Presentation of theses

Thesis defence

Date: Tuesday 12 December 2023

Time: 10.00 – 14.30

Location: Mittag-Leffler

Linus Santesson Råsten and Mbwenga Maliti are going to present their theses on Monday December 12th.

Title: Moessners Sats

Linus Santesson Råsten(Bachelor Thesis)

Time: Tuesday 12. Dec 2023, 10:00-11:00

Place: Mittag-Leffler Room (Albano, SU)

Supervisor: Håkan Granath

Abstract: In this essay, we will cover what is known as Moessner’s Theorem, which was written in 1951 by the German mathematician Alfred Moessner. The theorem is based in, and builds upon, a characteristic of the natural numbers where adding them together in a certain way will always result in even squares. Since the finding of Moessner’s Theorem, various other mathematicians have studied and added to the process therein and found additional properties of it.

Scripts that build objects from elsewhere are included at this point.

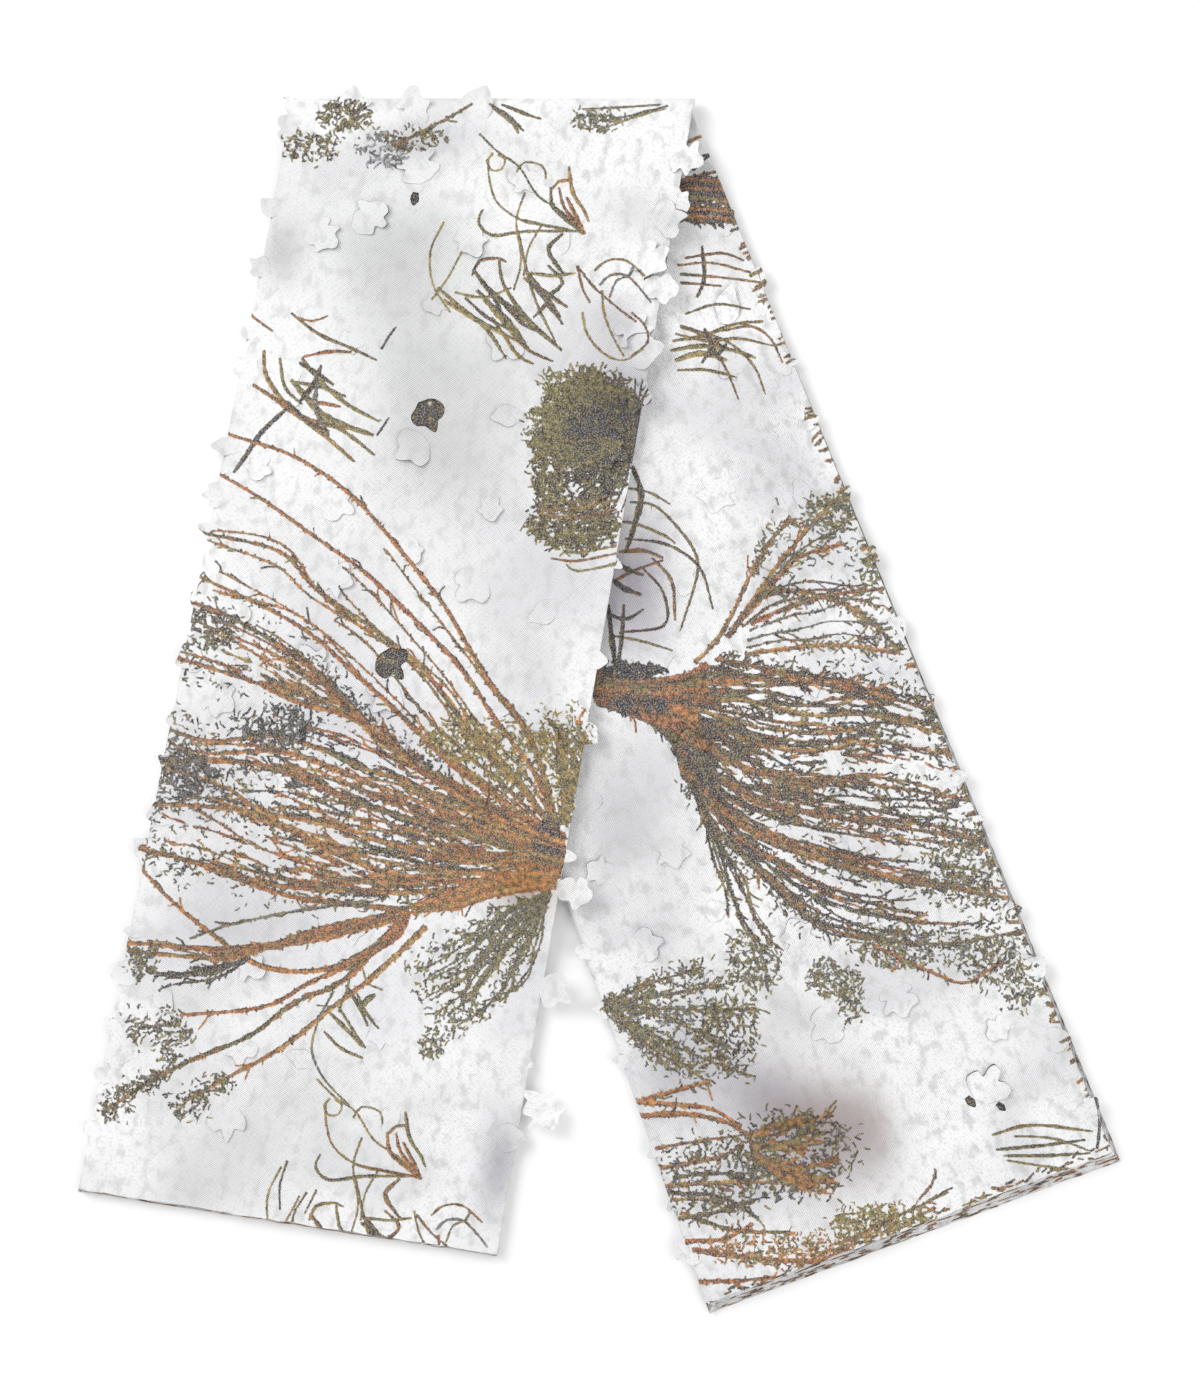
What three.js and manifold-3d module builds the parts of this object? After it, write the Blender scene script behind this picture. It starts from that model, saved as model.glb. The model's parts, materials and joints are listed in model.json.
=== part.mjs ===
// A length of die-cut leafy winter camouflage cloth, folded for storage into a flat bundle.
//
// The cloth is folded in four across its width and in two along its length, which makes a strip of
// eight plies. The strip is then folded over once more at a slant, so two legs hang from one top
// crease like an upside-down V. The front leg lies on the back leg near the crease and drops to the
// floor beside it. Leaves are die-cut out of the cloth and stay joined at a narrow root, where they lift.
//
// Millimetres, +Z up. The cloth lies flat: X runs across, +Y points to the top crease, and the
// origin is on the floor under the middle of the bundle.

import * as THREE from "three";
import { mergeVertices } from "three/addons/utils/BufferGeometryUtils.js";
import Module from "manifold-3d";

const wasm = await Module();
wasm.setup();

// Cloth and plies
const PLY_COUNT = 8; // plies in each leg: four panels, doubled
const PLY_THICKNESS = 0.9; // one ply with the loft of its leaves
const PLY_GAP = 0.6; // air between two plies

// Top crease, where the strip folds over
const CREASE_LENGTH = 330; // from the left end to the right end
const CREASE_CLEARANCE = 0.3; // between the end of a ply and its bend

// Front leg: it leans to the left of straight down
const FRONT_OUTER_LEAN = 11.2; // degrees, left edge
const FRONT_INNER_LEAN = 9.7; // degrees, right edge
const FRONT_OUTER_LENGTH = 900;
const FRONT_INNER_LENGTH = 950;
const FRONT_END_STEP = 0.5; // each lower ply is this much longer

// Back leg: it leans to the right of straight down
const BACK_OUTER_LEAN = 22; // degrees, right edge
const BACK_INNER_LEAN = 19.2; // degrees, left edge, mostly under the front leg
const BACK_OUTER_LENGTH = 919;
const BACK_INNER_LENGTH = 1035;
const BACK_END_STEP = 1.4; // each lower ply is this much longer
const BACK_SIDE_STEP = 0.7; // each lower ply is this much wider at its outer edge

// Where the front leg drops from the top of the back leg to the floor
const DRAPE_CLEARANCE = 2; // kept beyond the back leg's inner edge
const DRAPE_WIDTH = 45; // width of the slope
const DRAPE_STEPS = 6; // flat facets in the slope

// Die-cut leaves
const LEAF_THICKNESS = 0.6;
const LEAF_GAP = 0.4; // air under a leaf that lies on its leg
const LEAF_LENGTH = 34; // root to tip
const LEAF_WIDTH = 36; // across the widest lobes
const LEAF_ROOT_WIDTH = 9; // uncut neck that holds the leaf

// Leaves by leg: share across the leg from its left edge, share down it, and the way that the leaf
// points, in degrees from +X
const FRONT_LEAVES = [
  { name: "leaf_flap_1", across: 0.37, down: 0.065, heading: 115 },
  { name: "leaf_flap_2", across: 0.22, down: 0.11, heading: 40 },
  { name: "leaf_flap_3", across: 0.49, down: 0.296, heading: 215 },
  { name: "leaf_flap_4", across: 0.9, down: 0.355, heading: 75 },
  { name: "leaf_flap_5", across: 0.33, down: 0.515, heading: 110 },
  { name: "leaf_flap_6", across: 0.52, down: 0.515, heading: 235 },
  { name: "leaf_flap_7", across: 0.3, down: 0.58, heading: 95 },
];
const BACK_LEAVES = [
  { name: "leaf_flap_8", across: 0.87, down: 0.2, heading: 80 },
  { name: "leaf_flap_9", across: 0.4, down: 0.58, heading: 100 },
  { name: "leaf_flap_10", across: 0.76, down: 0.92, heading: 70 },
];

// Worked out from the sizes above
const PLY_PITCH = PLY_THICKNESS + PLY_GAP;
const STACK_HEIGHT = PLY_COUNT * PLY_PITCH;
const CREASE_HEIGHT = STACK_HEIGHT - PLY_GAP / 2;
const CREASE_LEFT = new THREE.Vector2(-CREASE_LENGTH / 2, 0);
const CREASE_RIGHT = new THREE.Vector2(CREASE_LENGTH / 2, 0);
const FAR = 2 * Math.max(FRONT_INNER_LENGTH, BACK_INNER_LENGTH);

const clothMaterial = (name, color) =>
  new THREE.MeshStandardMaterial({ name, color, roughness: 0.85, metalness: 0 });
const FRONT_CLOTH = clothMaterial("front_cloth", 0xdedee0);
const BACK_CLOTH = clothMaterial("back_cloth", 0xd2d2d6);
const LEAF_CLOTH = clothMaterial("leaf_cloth", 0xf0f0f2);

// --- solids ------------------------------------------------------------------------------------

function toSolid(geometry) {
  const bare = geometry.clone();
  bare.deleteAttribute("normal");
  bare.deleteAttribute("uv");
  const merged = mergeVertices(bare, 1e-5);
  const mesh = new wasm.Mesh({
    numProp: 3,
    vertProperties: new Float32Array(merged.attributes.position.array),
    triVerts: new Uint32Array(merged.index.array),
  });
  return new wasm.Manifold(mesh);
}

function toGeometry(solid) {
  const mesh = solid.getMesh();
  const geometry = new THREE.BufferGeometry();
  geometry.setAttribute("position", new THREE.BufferAttribute(mesh.vertProperties, 3));
  geometry.setIndex(new THREE.BufferAttribute(mesh.triVerts, 1));
  geometry.computeVertexNormals();
  return geometry;
}

// An outline in the floor plan, raised to a prism between two heights
function prism(points, bottom, top) {
  const geometry = new THREE.ExtrudeGeometry(new THREE.Shape(points), {
    depth: top - bottom,
    bevelEnabled: false,
  });
  return geometry.translate(0, 0, bottom);
}

// --- the two legs in plan ----------------------------------------------------------------------

// The point at a distance down an edge that leaves the crease at a lean to the left of straight down
function alongEdge(start, leanDegrees, length) {
  const lean = THREE.MathUtils.degToRad(leanDegrees);
  return new THREE.Vector2(start.x - length * Math.sin(lean), start.y - length * Math.cos(lean));
}

// The corners of a leg in the order crease left, crease right, end right, end left
function frontCorners(extraLength) {
  return [
    CREASE_LEFT,
    CREASE_RIGHT,
    alongEdge(CREASE_RIGHT, FRONT_INNER_LEAN, FRONT_INNER_LENGTH + extraLength),
    alongEdge(CREASE_LEFT, FRONT_OUTER_LEAN, FRONT_OUTER_LENGTH + extraLength),
  ];
}

function backCorners(extraLength, extraWidth) {
  const outerEnd = alongEdge(CREASE_RIGHT, -BACK_OUTER_LEAN, BACK_OUTER_LENGTH + extraLength);
  return [
    CREASE_LEFT,
    CREASE_RIGHT,
    new THREE.Vector2(outerEnd.x + extraWidth, outerEnd.y),
    alongEdge(CREASE_LEFT, -BACK_INNER_LEAN, BACK_INNER_LENGTH + extraLength),
  ];
}

// The same outline with its crease end cut back, to leave room for the bends
function clearOfCrease(corners) {
  const [left, right, endRight, endLeft] = corners;
  const cutBack = (start, end) => {
    const share = CREASE_CLEARANCE / (start.y - end.y);
    return start.clone().lerp(end, share);
  };
  return [cutBack(left, endLeft), cutBack(right, endRight), endRight, endLeft];
}

// A point on a leg from its share across, left to right, and its share down from the crease
function onLeg(corners, across, down) {
  const [left, right, endRight, endLeft] = corners;
  const onLeft = left.clone().lerp(endLeft, down);
  const onRight = right.clone().lerp(endRight, down);
  return onLeft.lerp(onRight, across);
}

// --- the drop of the front leg beside the back leg -----------------------------------------------

const backInnerLean = THREE.MathUtils.degToRad(BACK_INNER_LEAN);
const acrossBackEdge = new THREE.Vector3(Math.cos(backInnerLean), Math.sin(backInnerLean), 0);
const downBackEdge = new THREE.Vector3(Math.sin(backInnerLean), -Math.cos(backInnerLean), 0);

// How far a plan point lies inside the back leg's inner edge; it is negative beside the back leg
function insideBackEdge(point) {
  const offset = point.clone().sub(CREASE_LEFT);
  return offset.x * acrossBackEdge.x + offset.y * acrossBackEdge.y;
}

// Height of the front leg's underside at a corner of the slope: step 0 is on the floor
const stepHeight = (step) => STACK_HEIGHT * THREE.MathUtils.smoothstep(step / DRAPE_STEPS, 0, 1);

// Height of the front leg's underside at that distance, on the slope's flat facets
function drapeHeight(inside) {
  const share = THREE.MathUtils.clamp((inside + DRAPE_CLEARANCE) / DRAPE_WIDTH + 1, 0, 1);
  const step = Math.min(Math.floor(share * DRAPE_STEPS), DRAPE_STEPS - 1);
  return THREE.MathUtils.lerp(stepHeight(step), stepHeight(step + 1), share * DRAPE_STEPS - step);
}

// One ply's section square to the back leg's inner edge, raised by its place in the stack
function drapedSection(lift) {
  const distances = [FAR];
  for (let step = DRAPE_STEPS; step >= 0; step -= 1) {
    distances.push(-DRAPE_CLEARANCE - DRAPE_WIDTH * (1 - step / DRAPE_STEPS));
  }
  distances.push(-FAR);
  const lower = distances.map((x) => new THREE.Vector2(x, drapeHeight(x) + lift));
  const upper = lower.map((p) => new THREE.Vector2(p.x, p.y + PLY_THICKNESS));
  return new THREE.Shape([...upper, ...lower.reverse()]);
}

// --- sub-parts ---------------------------------------------------------------------------------

function backPly(index) {
  const extra = PLY_COUNT - 1 - index;
  const corners = backCorners(extra * BACK_END_STEP, extra * BACK_SIDE_STEP);
  const bottom = index * PLY_PITCH;
  return prism(clearOfCrease(corners), bottom, bottom + PLY_THICKNESS);
}

function frontPly(index) {
  const extra = (PLY_COUNT - 1 - index) * FRONT_END_STEP;
  const outline = prism(clearOfCrease(frontCorners(extra)), -1, 3 * STACK_HEIGHT);
  const sheet = new THREE.ExtrudeGeometry(drapedSection(index * PLY_PITCH), {
    depth: 2 * FAR,
    bevelEnabled: false,
  });
  const up = new THREE.Vector3(0, 0, 1);
  const placed = new THREE.Matrix4().makeBasis(acrossBackEdge, up, downBackEdge);
  placed.setPosition(CREASE_LEFT.x - FAR * downBackEdge.x, CREASE_LEFT.y - FAR * downBackEdge.y, 0);
  sheet.applyMatrix4(placed);
  return toGeometry(toSolid(sheet).intersect(toSolid(outline)));
}

// The bend that carries one ply over the crease; the innermost is index 0
function creaseBend(index) {
  const inner = PLY_GAP / 2 + index * PLY_PITCH;
  const outer = inner + PLY_THICKNESS;
  const section = new THREE.Shape();
  section.absarc(0, 0, outer, -Math.PI / 2, Math.PI / 2, false);
  section.absarc(0, 0, inner, Math.PI / 2, -Math.PI / 2, true);
  const geometry = new THREE.ExtrudeGeometry(section, {
    depth: CREASE_LENGTH,
    curveSegments: 6 + index,
    bevelEnabled: false,
  });
  const alongX = new THREE.Matrix4().makeBasis(
    new THREE.Vector3(0, 1, 0),
    new THREE.Vector3(0, 0, 1),
    new THREE.Vector3(1, 0, 0),
  );
  alongX.setPosition(CREASE_LEFT.x, CREASE_LEFT.y, CREASE_HEIGHT);
  return geometry.applyMatrix4(alongX);
}

// A five-lobed leaf that grows along +Y from a root on the X axis
function leafOutline() {
  const root = LEAF_ROOT_WIDTH / 2;
  const half = LEAF_WIDTH / 2;
  const rightSide = [
    [root, 0],
    [half * 0.86, LEAF_LENGTH * 0.16],
    [half * 0.5, LEAF_LENGTH * 0.36],
    [half, LEAF_LENGTH * 0.62],
    [half * 0.4, LEAF_LENGTH * 0.66],
  ];
  const leftSide = rightSide.map(([x, y]) => [-x, y]).reverse();
  const points = [...rightSide, [0, LEAF_LENGTH], ...leftSide];
  return points.map(([x, y]) => new THREE.Vector2(x, y));
}

// Height of a leg's top face under a leaf: the highest place that the leaf covers
function seatHeight(isFront, root, turn) {
  const topPly = (PLY_COUNT - 1) * PLY_PITCH + PLY_THICKNESS;
  if (!isFront) {
    return topPly;
  }
  const origin = new THREE.Vector2(0, 0);
  const covered = leafOutline().map((p) => p.rotateAround(origin, turn).add(root));
  return topPly + Math.max(...covered.map((p) => drapeHeight(insideBackEdge(p))));
}

function leafMesh(leaf, isFront) {
  const corners = isFront ? frontCorners(0) : backCorners(0, 0);
  const root = onLeg(corners, leaf.across, leaf.down);
  const turn = THREE.MathUtils.degToRad(leaf.heading - 90);
  const mesh = new THREE.Mesh(prism(leafOutline(), 0, LEAF_THICKNESS), LEAF_CLOTH);
  mesh.name = leaf.name;
  mesh.position.set(root.x, root.y, seatHeight(isFront, root, turn) + LEAF_GAP);
  mesh.rotation.z = turn;
  return mesh;
}

// --- assembly ----------------------------------------------------------------------------------

function namedMesh(name, geometry, material) {
  const mesh = new THREE.Mesh(geometry, material);
  mesh.name = name;
  return mesh;
}

const backLeg = new THREE.Group();
const frontLeg = new THREE.Group();
const topCrease = new THREE.Group();
for (let index = 0; index < PLY_COUNT; index += 1) {
  const number = index + 1;
  backLeg.add(namedMesh(`back_ply_${number}`, backPly(index), BACK_CLOTH));
  frontLeg.add(namedMesh(`front_ply_${number}`, frontPly(index), FRONT_CLOTH));
  topCrease.add(namedMesh(`crease_bend_${number}`, creaseBend(index), FRONT_CLOTH));
}
for (const leaf of FRONT_LEAVES) {
  frontLeg.add(leafMesh(leaf, true));
}
for (const leaf of BACK_LEAVES) {
  backLeg.add(leafMesh(leaf, false));
}

const bundle = new THREE.Group();
bundle.add(backLeg, frontLeg, topCrease);

// The origin goes under the middle of the bundle
const middle = new THREE.Box3().setFromObject(bundle).getCenter(new THREE.Vector3());
bundle.position.set(-middle.x, -middle.y, 0);

const group = new THREE.Group();
group.add(bundle);

export default group;
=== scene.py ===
"""A folded length of die-cut leafy winter camouflage cloth, seen from straight above.

The cloth is one thin open-weave sheet, folded into a strip of eight plies and then over a top crease into
two legs. Each ply is cut out flat in plan with its die-cut leaves, and is then laid on its stack, rolled
round the side folds and turned over the crease. The print is drawn stroke over stroke on a raster of the
flat cloth, and the meshes' points carry it as colours. Lengths are in metres; the places and widths of the
strokes, and the roots of the leaves, are in millimetres in the object's own frame.
"""

import json
import math

import bpy
import numpy as np
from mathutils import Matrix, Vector
from mathutils.geometry import delaunay_2d_cdt

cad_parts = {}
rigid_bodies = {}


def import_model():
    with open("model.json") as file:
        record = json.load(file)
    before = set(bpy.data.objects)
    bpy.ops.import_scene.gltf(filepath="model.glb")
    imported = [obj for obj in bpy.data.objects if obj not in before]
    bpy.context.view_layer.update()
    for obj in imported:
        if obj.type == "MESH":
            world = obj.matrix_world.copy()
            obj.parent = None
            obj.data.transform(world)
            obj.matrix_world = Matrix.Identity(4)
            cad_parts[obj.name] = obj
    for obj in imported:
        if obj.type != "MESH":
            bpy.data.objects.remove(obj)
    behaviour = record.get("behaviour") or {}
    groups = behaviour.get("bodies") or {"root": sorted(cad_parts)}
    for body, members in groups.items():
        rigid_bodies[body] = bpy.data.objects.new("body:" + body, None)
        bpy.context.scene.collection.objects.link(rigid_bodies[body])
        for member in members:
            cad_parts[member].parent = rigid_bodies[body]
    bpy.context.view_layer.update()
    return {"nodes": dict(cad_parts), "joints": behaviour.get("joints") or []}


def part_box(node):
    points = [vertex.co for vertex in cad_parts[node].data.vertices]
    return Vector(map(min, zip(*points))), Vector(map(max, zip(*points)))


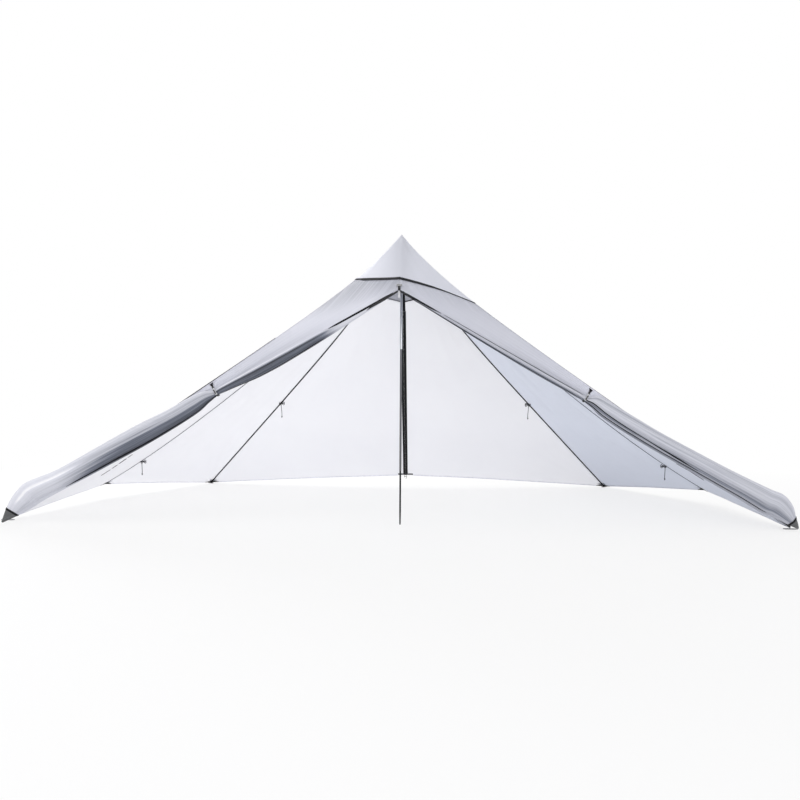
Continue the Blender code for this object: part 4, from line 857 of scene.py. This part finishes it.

In the following text, we will explore the theorem and move on to first partially proving it through an inductive proof. Following this we will also look closer at, and flesh out, a complete proof using graph theory.

 

Title: Convolution on compact groups and natural language processing

Mbwenga Maliti (Bachelor Thesis)

Time: Tuesday 12. Dec 2023, 1:30-2:30

Place: Cramér -room (Albano, SU)

Supervisor: Rikard Bøgvad

Abstract: There is a mathematical framework that can be used for explicitly constructing neural networks with internal representations of its input that are equivariant to the action of an arbitrarily chosen compact group. I have described parts of it and used a simple model of languages and translations to examine a part of the aforementioned framework necessary for applying it to natural language processing. There is a significant amount of work remaining in order to build a full neural network according to the mathematical framework, as well as in order to incorporate more sophisticated models of language and translations into it.